Wouldn't it have been simpler for Bruce Davis, Sid Ganis and the Academy to simply have issued after the result, after the Daily Variety Ad, a statement saying,
"We are appalled that homophobia played even the tiniest role in the Best Picture balloting. If even one vote was influenced by fear and ignorance, that was one vote too many. The fact that a handful of our members went public with their fear and ignorance is appalling. Their views do not reflect the views of the Academy leadership or the Academy as a whole, and we apologize to anyone who may have been offended by the actions of these individuals."Wouldn't that have been easier? Even a statement like that today would still be welcome. Even setting aside the whole debacle of Academy members voting on films they haven't seen and in categories in which they have no expertise (the ignorance part of the fear, hate and ignorance that goes into homophobia), and without debating these rules, a simple statement such as I have outlined would have made the issue go away and put the onus on a handful of Academy members.
If ardent Crash supporters like Oprah had just stated, "I believe Crash was the best film of the year, and I voted for it, and I'm delighted it received the Oscar for Best Picture for I hope more people will now see it. However, I am equally outraged that homophobia played any part in the contest, and certain Academy members who went public with their prejudices should be ashamed of themselves. Homophobia and prejudice is unacceptable whether it is in society or within certain members of the Academy."

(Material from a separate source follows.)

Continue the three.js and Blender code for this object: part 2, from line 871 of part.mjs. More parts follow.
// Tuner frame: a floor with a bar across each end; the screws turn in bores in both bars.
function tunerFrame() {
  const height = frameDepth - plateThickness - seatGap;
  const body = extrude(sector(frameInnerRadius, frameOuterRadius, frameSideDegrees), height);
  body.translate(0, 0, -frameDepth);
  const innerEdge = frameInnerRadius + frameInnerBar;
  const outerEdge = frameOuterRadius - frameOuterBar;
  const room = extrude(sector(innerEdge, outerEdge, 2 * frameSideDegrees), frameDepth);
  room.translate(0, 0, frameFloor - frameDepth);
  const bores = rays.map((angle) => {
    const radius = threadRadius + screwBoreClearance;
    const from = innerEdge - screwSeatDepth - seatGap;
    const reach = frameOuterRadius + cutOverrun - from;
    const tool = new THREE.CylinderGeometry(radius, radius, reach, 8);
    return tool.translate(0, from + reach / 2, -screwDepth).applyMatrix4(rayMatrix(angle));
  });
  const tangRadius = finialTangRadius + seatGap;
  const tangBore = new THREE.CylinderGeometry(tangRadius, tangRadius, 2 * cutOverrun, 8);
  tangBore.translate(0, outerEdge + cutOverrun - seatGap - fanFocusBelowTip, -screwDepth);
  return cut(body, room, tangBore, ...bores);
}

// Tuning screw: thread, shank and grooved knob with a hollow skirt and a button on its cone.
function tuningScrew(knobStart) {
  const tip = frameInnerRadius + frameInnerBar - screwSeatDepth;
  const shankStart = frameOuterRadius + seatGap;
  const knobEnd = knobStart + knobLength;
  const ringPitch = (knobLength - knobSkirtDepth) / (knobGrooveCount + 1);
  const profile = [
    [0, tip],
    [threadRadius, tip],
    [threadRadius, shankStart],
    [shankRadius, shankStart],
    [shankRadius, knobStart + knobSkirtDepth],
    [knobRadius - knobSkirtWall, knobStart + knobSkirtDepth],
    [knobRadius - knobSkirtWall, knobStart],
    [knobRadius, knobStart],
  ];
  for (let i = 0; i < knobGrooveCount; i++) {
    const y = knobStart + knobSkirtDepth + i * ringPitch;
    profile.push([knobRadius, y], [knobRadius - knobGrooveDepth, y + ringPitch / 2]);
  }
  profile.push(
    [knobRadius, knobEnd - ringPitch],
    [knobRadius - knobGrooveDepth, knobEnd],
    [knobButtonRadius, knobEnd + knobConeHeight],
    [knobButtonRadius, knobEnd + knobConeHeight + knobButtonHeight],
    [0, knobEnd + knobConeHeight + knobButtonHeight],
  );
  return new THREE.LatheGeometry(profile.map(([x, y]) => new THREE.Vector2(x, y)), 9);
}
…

Anything simple like that, and the supporters of Crash could have had their cake and eaten it too. The Academy could have moved on. But, like the Academy always does, and guilty-liberals often do (and I am at times a guilty-liberal myself), it is seemingly (mistakenly seemingly) easier to ignore the problem and hope it goes away. I'm sure the Academy never thought people would still talk about the issue, and film historians will be referring to it as a fact for decades.

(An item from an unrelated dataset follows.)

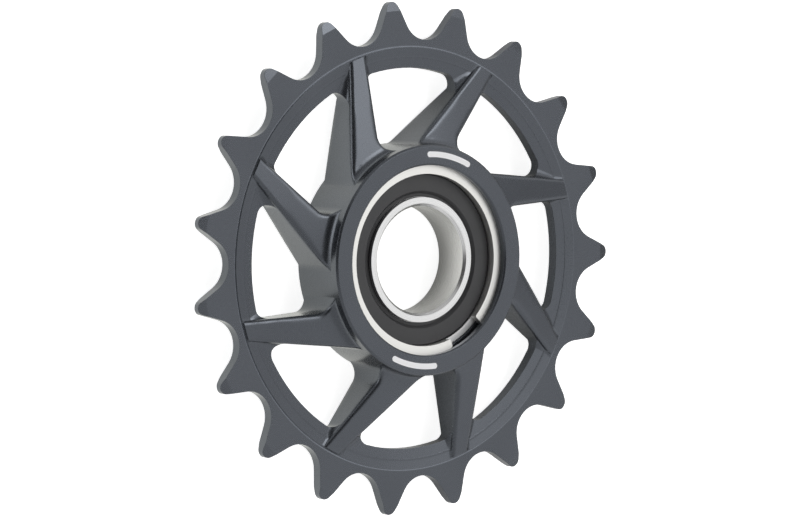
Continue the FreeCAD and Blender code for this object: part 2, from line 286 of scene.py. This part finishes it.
anodisedSettings = {
    "dark": (0.0775, 0.0845, 0.0965),
    "light": (0.0925, 0.1005, 0.1145),
    "metallic": 0.8,
    "roughness": (0.22, 0.3),
    "grainSize": 0.12 * mm,
    "driftSize": 12.0 * mm,
    "depth": 0.0018 * mm,
    "edges": {                 # sharp edges look rounded off, the spokes' more than the others
        "narrow": 0.09 * mm,
        "wide": 1.2 * mm,
        "between": (18.4 * mm, 28.0 * mm),
        "fade": 3.0 * mm,
        "samples": 16,
    },
    "paintedHighlight": {                # a painted highlight brightens the colour along the edge of the step round the rim band
        "radius": 33.56 * mm,
        "half": 0.12 * mm,
        "times": 2.7,
    },
}


def softEdges(tree, settings):
    # a normal that rounds sharp edges off, further between two distances from the axis
    reach = axisDistance(tree)
    inner, outer = settings["between"]
    more = settings["wide"] - settings["narrow"]
    rise = smoothStep(tree, reach, inner, inner + settings["fade"], 0.0, more)
    fall = smoothStep(tree, reach, outer - settings["fade"], outer, 0.0, more)
    wider = calculate(tree, "SUBTRACT", rise, fall)
    soft = addNode(tree, "ShaderNodeBevel", samples=settings["samples"])
    tree.links.new(calculate(tree, "ADD", wider, settings["narrow"]), soft.inputs["Radius"])
    return soft.outputs["Normal"]


def paintedHighlightRing(tree, colour, settings):
    # painted highlight: the colour is brightest at one distance from the axis, and fades over
    # half the ring's width
    away = calculate(tree, "SUBTRACT", axisDistance(tree), settings["radius"])
    times = smoothStep(tree, calculate(tree, "ABSOLUTE", away), 0.0, settings["half"],
                       settings["times"], 1.0)
    return scaleColour(tree, colour, times)


def makeAnodised(settings):
    material, tree, shader = startMaterial("anodisedAluminium")
    grain = useGroup(tree, fineGrain, Grain_size=settings["grainSize"],
                     Drift_size=settings["driftSize"])
    colour = blendColours(tree, grain.outputs["Drift"], settings["dark"], settings["light"])
    # painted highlight along the edge of the rim band's step
    colour = paintedHighlightRing(tree, colour, settings["paintedHighlight"])
    tree.links.new(colour, shader.inputs["Base Color"])
    roughness = spread(tree, grain.outputs["Grain"], *settings["roughness"])
    tree.links.new(roughness, shader.inputs["Roughness"])
    shader.inputs["Metallic"].default_value = settings["metallic"]
    bump(tree, shader, grain.outputs["Grain"], settings["depth"],
         softEdges(tree, settings["edges"]))
    return material


# Steels of the snap ring and the bearing, each with fine rings round the axis

ringBack, ringFront = [corner.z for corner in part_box("bearing_inner_ring")]
steelSettings = {
    "satinClipSteel": {
        "dark": (0.7, 0.695, 0.67),
        "light": (0.82, 0.815, 0.79),
        "roughness": (0.4, 0.5),
        "spacing": 0.12 * mm,
        "depth": 0.002 * mm,
    },
    "groundRingSteel": {
        "dark": (0.62, 0.62, 0.62),
        "light": (0.78, 0.78, 0.78),
        "roughness": (0.2, 0.32),
        "spacing": 0.06 * mm,
        "depth": 0.001 * mm,
        "bore": {              # painted shade: the colour is darker inside these radii
            "radii": (8.55 * mm, 8.8 * mm),
            "heights": (ringBack, ringFront),
            "left": (0.45, 1.0),     # share of the colour that is left at these heights
        },
    },
    "satinRingSteel": {
        "dark": (0.56, 0.56, 0.56),
        "light": (0.72, 0.72, 0.72),
        "roughness": (0.34, 0.44),
        "spacing": 0.06 * mm,
        "depth": 0.001 * mm,
    },
    "polishedBallSteel": {
        "dark": (0.7, 0.7, 0.71),
        "light": (0.76, 0.76, 0.77),
        "roughness": (0.06, 0.1),
        "spacing": 0.4 * mm,
        "depth": 0.0001 * mm,
    },
    "pressedSheetSteel": {
        "dark": (0.45, 0.44, 0.42),
        "light": (0.58, 0.57, 0.54),
        "roughness": (0.3, 0.45),
        "spacing": 0.5 * mm,
        "depth": 0.002 * mm,
    },
}


def paintBoreShade(tree, colour, settings):
    # painted shade inside the ground bore: its colour is darkest at the rear and keeps its
    # full tone at the front
    height = splitPlace(tree)[2]
    left = smoothStep(tree, height, *settings["heights"], *settings["left"])
    taken = calculate(tree, "SUBTRACT", 1.0, left)
    inside = smoothStep(tree, axisDistance(tree), *settings["radii"], 1.0, 0.0)
    amount = calculate(tree, "SUBTRACT", 1.0, calculate(tree, "MULTIPLY", taken, inside))
    return scaleColour(tree, colour, amount)


def makeSteel(name, settings):
    material, tree, shader = startMaterial(name)
    turning = useGroup(tree, turningMarks, Ring_spacing=settings["spacing"],
                       Wander=turningSettings["wander"])
    rings = turning.outputs["Rings"]
    colour = blendColours(tree, rings, settings["dark"], settings["light"])
    # painted shade deep in the bore
    if "bore" in settings:
        colour = paintBoreShade(tree, colour, settings["bore"])
    tree.links.new(colour, shader.inputs["Base Color"])
    tree.links.new(spread(tree, rings, *settings["roughness"]), shader.inputs["Roughness"])
    shader.inputs["Metallic"].default_value = 1.0
    bump(tree, shader, rings, settings["depth"])
    return material


# Rubber of the seals and white printing: the settings name the noise that each property reads

rubberSettings = {
    "dark": (0.024, 0.024, 0.026),
    "light": (0.04, 0.04, 0.042),
    "colourReads": "Drift",
    "roughness": (0.42, 0.55),
    "roughnessReads": "Grain",
    "grainSize": 0.15 * mm,
    "driftSize": 6.0 * mm,
    "depth": 0.004 * mm,
}
paintSettings = {
    "dark": (0.84, 0.84, 0.85),
    "light": (0.92, 0.92, 0.93),
    "colourReads": "Grain",
    "roughness": (0.5, 0.6),
    "roughnessReads": "Drift",
    "grainSize": 0.1 * mm,
    "driftSize": 3.0 * mm,
    "depth": 0.003 * mm,
}


def makeGrained(name, settings):
    material, tree, shader = startMaterial(name)
    grain = useGroup(tree, fineGrain, Grain_size=settings["grainSize"],
                     Drift_size=settings["driftSize"]).outputs
    colour = blendColours(tree, grain[settings["colourReads"]], settings["dark"],
                          settings["light"])
    tree.links.new(colour, shader.inputs["Base Color"])
    roughness = spread(tree, grain[settings["roughnessReads"]], *settings["roughness"])
    tree.links.new(roughness, shader.inputs["Roughness"])
    bump(tree, shader, grain["Grain"], settings["depth"])
    return material


# Which piece has which finish

anodised = makeAnodised(anodisedSettings)
steels = {name: makeSteel(name, settings) for name, settings in steelSettings.items()}
rubber = makeGrained("sealRubber", rubberSettings)
paint = makeGrained("whitePaint", paintSettings)

finishes = {
    "idler_wheel": anodised,
    "retaining_clip": steels["satinClipSteel"],
    "bearing_outer_ring": steels["satinRingSteel"],
    "bearing_inner_ring": steels["groundRingSteel"],
    "front_seal": rubber,
    "rear_seal": rubber,
    "front_seal_insert": steels["pressedSheetSteel"],
    "rear_seal_insert": steels["pressedSheetSteel"],
    "cage_front_half": steels["pressedSheetSteel"],
    "cage_rear_half": steels["pressedSheetSteel"],
}
# the balls aren't in the list
for name, node in nodes.items():
    node.data.materials.clear()
    node.data.materials.append(finishes.get(name, steels["polishedBallSteel"]))
print("finishes assigned")


# White marks on the hub's front face

markSettings = {
    "radius": 16.7 * mm,
    "width": 0.9 * mm,
    "proud": 0.012 * mm,
    "sections": 97,            # along each mark
    "spans": {"upperMark": (81.2, 111.2), "lowerMark": (263.2, 294.2)},
}


def markMesh(name, settings, span, faceHeight):
    # a bar bent along a circle: v goes along it, and its half width is that of a circle near
    # each end, so both ends are round; u goes round the bar's flat section
    radius, half = settings["radius"], settings["width"] / 2
    first, last = [math.radians(end) for end in span]
    inset = half / radius
    turn = (1 - np.cos(np.linspace(0, math.pi, settings["sections"]))) / 2
    angle = first + (last - first) * turn
    near = np.clip(np.minimum(angle - first, last - angle) / inset, 0, 1)
    reach = half * np.sqrt(1 - (1 - near) ** 2)
    side = np.array([-1, 1, 1, -1])[:, None]
    level = np.array([-1, -1, 1, 1])[:, None]
    out = radius + side * reach
    height = np.broadcast_to(faceHeight + level * settings["proud"], out.shape)
    points = np.stack([out * np.cos(angle), out * np.sin(angle), height], axis=-1)
    return gridMesh(name, points, closed=True)


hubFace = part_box("idler_wheel")[1].z
for name, span in markSettings["spans"].items():
    addPiece(name, markMesh(name, markSettings, span, hubFace), "wheel",
             paint)
print("marks made")


# Floor, world and lamps

stageSettings = {
    "floorSize": 6.0,
    "floorGap": 0.02 * mm,     # under the hub's rear face, so the two don't share a plane
    "floorColour": (0.8, 0.8, 0.79),
    "floorRoughness": 0.9,
    "floorWhite": 0.84,        # glow that the camera sees, so the floor reads as white
    "mirrored": {              # the glow as metal reflects it, fading between two places
        "towards": 13.6,       # that lie in this direction
        "from": -14.0 * mm,
        "to": 12.0 * mm,
        "near": 1.1,
        "far": 0.2,
        "colour": (1.0, 1.0, 0.93),
    },
    "room": 1.03,
    "panels": [                # bright patches: azimuth and elevation, half width, soft edge
        {"towards": (74.0, 56.0), "half": 9.0, "edge": 18.0, "strength": 1.85},
        {"towards": (174.0, -2.0), "half": 12.0, "edge": 11.0, "strength": 2.2},
    ],
    "shades": [                # patches that take light away, most of it on the camera's side
        {"towards": (178.0, 43.0), "half": 16.0, "edge": 19.0, "depth": 0.95},
        {"towards": (140.0, 62.0), "half": 17.0, "edge": 19.0, "depth": 0.93},
        {"towards": (-115.0, 40.0), "half": 26.0, "edge": 34.0, "depth": 0.3},
        {"towards": (110.0, 12.0), "half": 18.0, "edge": 24.0, "depth": 0.45},
        {"towards": (24.0, 18.0), "half": 9.0, "edge": 14.0, "depth": 0.6},
    ],
    "lamps": {
        "keyLamp": {"place": (0.2, 0.9, 1.2), "size": 0.5, "power": 2.0},
    },
}


def mirroredGlow(tree, settings):
    along = dotProduct(tree, objectPlace(tree), skyDirection(settings["towards"], 0))
    return smoothStep(tree, along, settings["from"], settings["to"],
                      settings["near"], settings["far"])


def floorMesh(settings):
    # a level square on a grid of three rows of three points
    half = settings["floorSize"] / 2
    across, along = np.meshgrid((-half, 0, half), (-half, 0, half))
    height = np.full_like(across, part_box("idler_wheel")[0].z - settings["floorGap"])
    return gridMesh("floor", np.stack([across, along, height], axis=-1))


def floorMaterial(settings):
    material, tree, shader = startMaterial("paleFloor")
    shader.inputs["Base Color"].default_value = (*settings["floorColour"], 1)
    shader.inputs["Roughness"].default_value = settings["floorRoughness"]
    light = addNode(tree, "ShaderNodeLightPath").outputs
    white = calculate(tree, "MULTIPLY", light["Is Camera Ray"], settings["floorWhite"])
    mirrored = calculate(tree, "MULTIPLY", light["Is Glossy Ray"],
                         mirroredGlow(tree, settings["mirrored"]))
    colour = blendColours(tree, light["Is Glossy Ray"], (1, 1, 1),
                          settings["mirrored"]["colour"])
    glow = addNode(tree, "ShaderNodeEmission")
    tree.links.new(colour, glow.inputs["Color"])
    tree.links.new(calculate(tree, "ADD", white, mirrored), glow.inputs["Strength"])
    both = addNode(tree, "ShaderNodeAddShader")
    tree.links.new(shader.outputs[0], both.inputs[0])
    tree.links.new(glow.outputs[0], both.inputs[1])
    tree.links.new(both.outputs[0], tree.nodes["Material Output"].inputs["Surface"])
    return material


def makeFloor(settings):
    mesh = floorMesh(settings)
    mesh.materials.append(floorMaterial(settings))
    floor = bpy.data.objects.new("floor", mesh)
    bpy.context.scene.collection.objects.link(floor)


def patchMask(tree, direction, settings):
    # one inside a cone of directions, fading to nothing over its soft edge
    nearness = dotProduct(tree, direction, skyDirection(*settings["towards"]))
    outside, inside = [math.cos(math.radians(angle))
                       for angle in (settings["half"] + settings["edge"], settings["half"])]
    return smoothStep(tree, nearness, outside, inside, 0.0, 1.0)


def makeWorld(settings):
    world = bpy.data.worlds.new("studio")
    bpy.context.scene.world = world
    world.use_nodes = True
    tree = world.node_tree
    direction = addNode(tree, "ShaderNodeTexCoord").outputs["Generated"]
    light = settings["room"]
    for panel in settings["panels"]:
        mask = patchMask(tree, direction, panel)
        light = calculate(tree, "ADD", calculate(tree, "MULTIPLY", mask, panel["strength"]),
                          light)
    for shade in settings["shades"]:
        taken = calculate(tree, "MULTIPLY", patchMask(tree, direction, shade), shade["depth"])
        light = calculate(tree, "MULTIPLY", light, calculate(tree, "SUBTRACT", 1.0, taken))
    # the camera itself sees at least plain white
    seen = addNode(tree, "ShaderNodeLightPath").outputs["Is Camera Ray"]
    background = tree.nodes["Background"]
    tree.links.new(calculate(tree, "MAXIMUM", light, seen), background.inputs["Strength"])
    background.inputs["Color"].default_value = (1, 1, 1, 1)


def makeLamp(name, settings):
    data = bpy.data.lights.new(name, "AREA")
    data.shape = "SQUARE"
    data.size = settings["size"]
    data.energy = settings["power"]
    lamp = bpy.data.objects.new(name, data)
    place = Vector(settings["place"])
    lamp.location = place
    lamp.rotation_euler = place.to_track_quat("Z", "Y").to_euler()
    bpy.context.scene.collection.objects.link(lamp)


makeFloor(stageSettings)
makeWorld(stageSettings)
for name, settings in stageSettings["lamps"].items():
    makeLamp(name, settings)
bpy.context.scene.view_settings.view_transform = "Standard"
print("stage set")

Some Academy members may have recoiled in distaste, which Bruce Davis implies is the only issue, but others acted cold-bloodedly in what they believed was in Hollywood's and therefore their best interests. The homophobia-phobia that my Art Director and Academy-member friend Barry discussed with me. It was this cold-bloodedness that doomed Citizen Kane and High Noon. It is ironic that the cold-blooded members of the Academy who vote for Ang Lee, but against Brokeback Mountain, to avoid a backlash, ended up with another type of backlash anyway. The Academy snubbing reminds me Clinton's support for"Dont' Ask, Don't Tell" or support for DOMA. Apologists told me Clinton HAD to take those actions to save himself. I still don't believe it. I never expected the so-called American "Family" Association to give Brokeback Mountain an award. When people you think are on your side stab you in the back or throw you under the bus, the tire iron hurts that much more.

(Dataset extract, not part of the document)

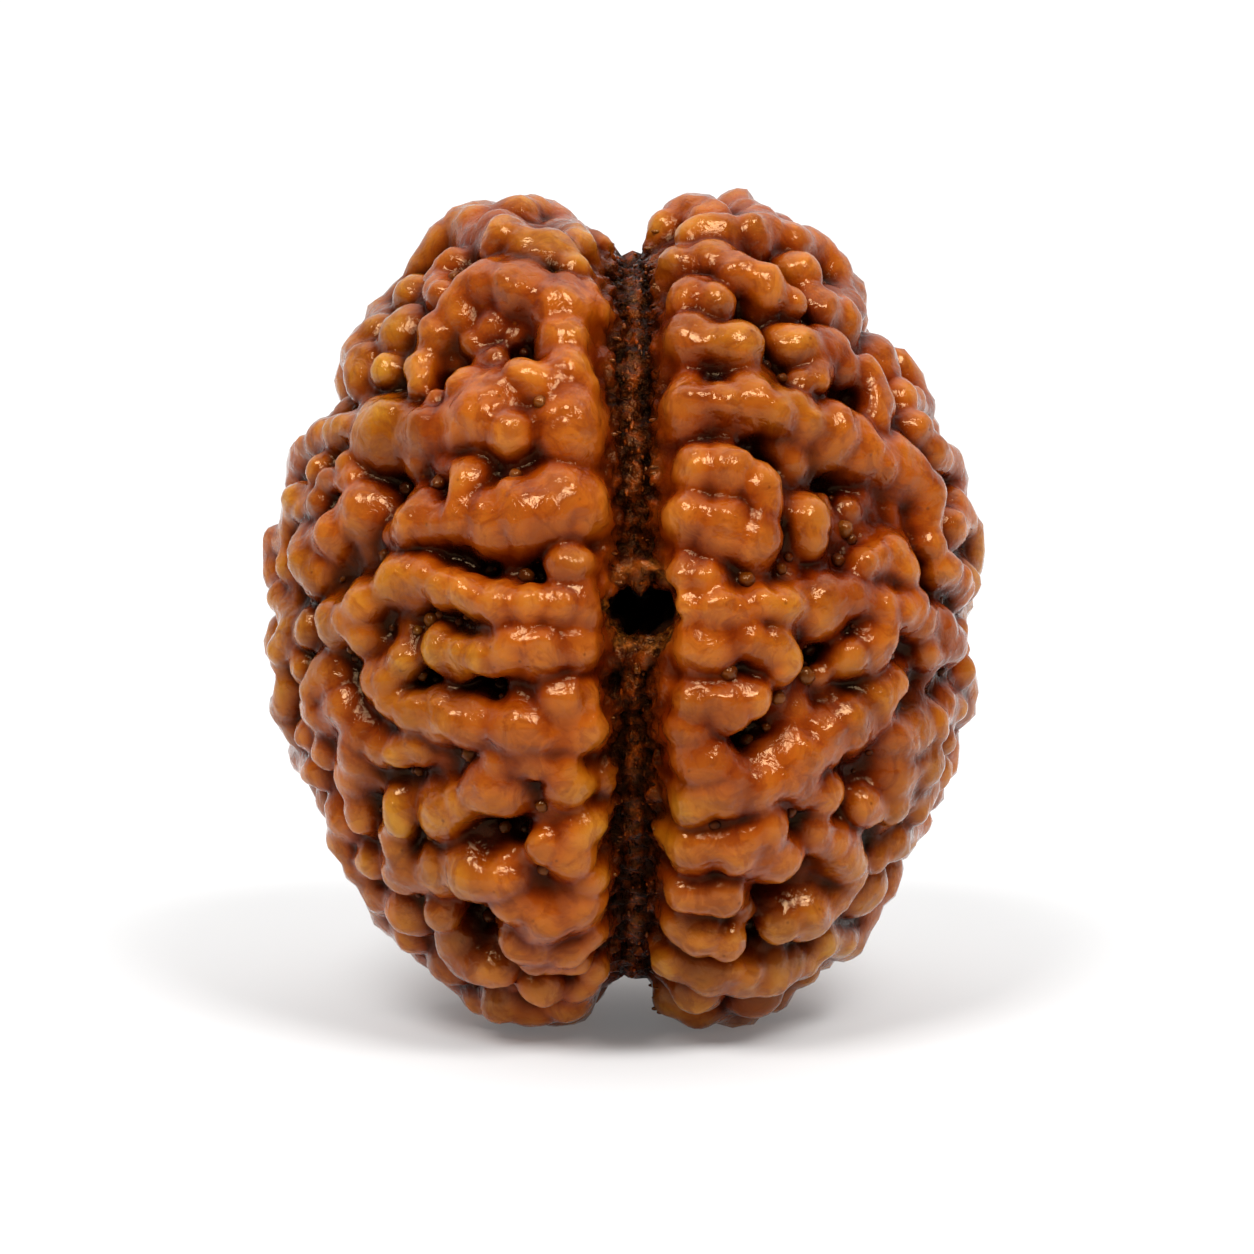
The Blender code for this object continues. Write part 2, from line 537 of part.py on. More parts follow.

Would an official Academy apology now be "too little, too late" now? It's late for sure, but I actually think it might be healing. Of course, admitting the problem might require an actual amends like changing the voting rules. The Academy still hasn't apologized for Citizen Kane and High Noon losing Best Picture because of fear of a backlash. Don't expect an apology for this anytime soon, though one would be welcome by me.
In any event, it is liberating to hear the truth being told even if it cannot change what happened two years ago. Go Dianna. We all know which film was the "best" and we all know why it "lost".
I hope everyone is having a peaceful, merry and happy holiday season.